One example I have seen of #3 is John Gray’s The Silence of the Animals. Since we and the world are temporary, susceptible to decay and death, beauty is a shimmering vapor issuing from the pit of entropic death. Is that really all there is to beauty, or does beauty whisper to us that we are haunted by transcendence?

One thought on “Uncomfortable Immanence

  1. Smith is on my to-read list; I won’t be able to avoid him forever.

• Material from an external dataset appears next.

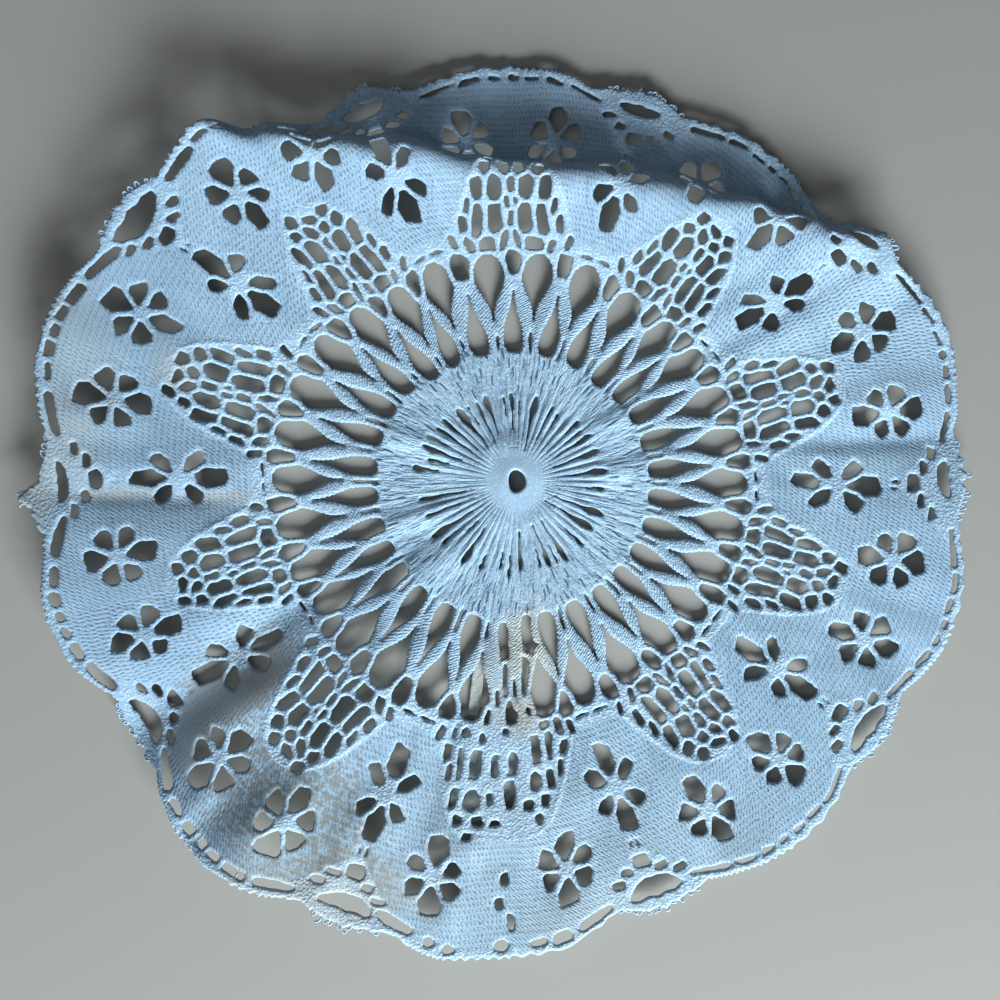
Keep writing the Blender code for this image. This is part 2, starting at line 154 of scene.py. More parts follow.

    Materialism is a strange creature. There is no object of knowledge that is not a form or a bundle of forms, and yet matter is supposed to be something other than form — solid form, form one can drop on one’s foot. Matter is really quite strange as a category, once one thinks about it. It seems to assume nominalism and a sort of perennial agnosticism about the nature of knowledge — matter is what resists understanding. Of course, we couple materialism and mathematical realism in our popular conceptions of what science is supposed to do. The intelligibility of the world we think to be really there, and mathematical in character. Yet one can be something other than a realist about mathematical objects — one can be a functionalist regarding scientific theories, but then reductionism is purely methodological, and there is no knowledge anywhere. Science just works. Gassendi, I am told, fused together mathematical realism and a sort of particulate materialism _a_la_ Lucretius. They don’t really fit together, but that’s what we’ve inherited.

    So when people talk about “materialism”, I often wonder what they mean, and usually suspect they mean something else.